> [Task details] Pick out the lines below with "frame" and list them.

──────────────────────────────

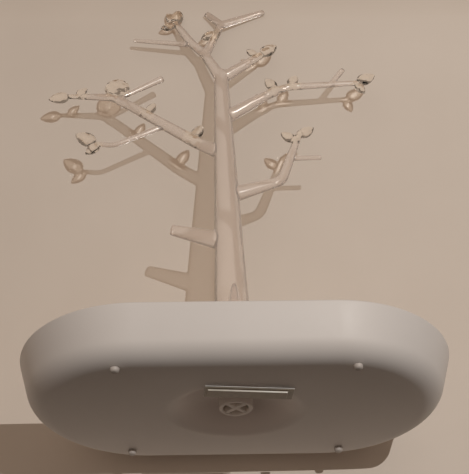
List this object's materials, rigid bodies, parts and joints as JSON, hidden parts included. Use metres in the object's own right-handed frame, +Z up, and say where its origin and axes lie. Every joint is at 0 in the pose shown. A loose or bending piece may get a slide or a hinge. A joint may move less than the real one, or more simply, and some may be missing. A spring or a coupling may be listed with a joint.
{
  "type": "jewelry tree",
  "caption": "Flat clear tree with drop-shaped leaves that plugs into an oval white tray, for hanging necklaces, earrings and rings.",
  "frame": {"origin": "middle of the whole object's footprint, on the surface that the feet stand on", "axes": "+Z up along the tree's trunk, +X along the tray to the right as seen from the front, +Y across the tray to the back"},
  "size_m": [0.2378, 0.1378, 0.3239],
  "materials": {
    "tray_plastic": "satin white",
    "clear_plastic": "clear, polished",
    "foot_rubber": "smooth, off-white",
    "label_film": "matt film",
    "label_plastic": "satin grey",
    "label_metal": "bright rolled strip"
  },
  "bodies": {
    "tray": {"tray": "tray_plastic", "foot_front_left": "foot_rubber", "foot_front_right": "foot_rubber", "foot_back_left": "foot_rubber", "foot_back_right": "foot_rubber", "label_backing": "label_film", "label_case": "label_plastic", "label_resonator": "label_metal", "label_bias_strip": "label_metal"},
    "tree": {"tree": "clear_plastic"}
  },
  "joints": [
    {"name": "tree_lift", "type": "slide", "parent": "tray", "child": "tree", "axis": [0, 0, 1], "range_m": [0, 0.018]}
  ]
}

──────────────────────────────

> [Problem solution]
List this object's materials, rigid bodies, parts and joints as JSON, hidden parts included. Use metres in the object's own right-handed frame, +Z up, and say where its origin and axes lie. Every joint is at 0 in the pose shown. A loose or bending piece may get a slide or a hinge. A joint may move less than the real one, or more simply, and some may be missing. A spring or a coupling may be listed with a joint.
  "frame": {"origin": "middle of the whole object's footprint, on the surface that the feet stand on", "axes": "+Z up along the tree's trunk, +X along the tray to the right as seen from the front, +Y across the tray to the back"},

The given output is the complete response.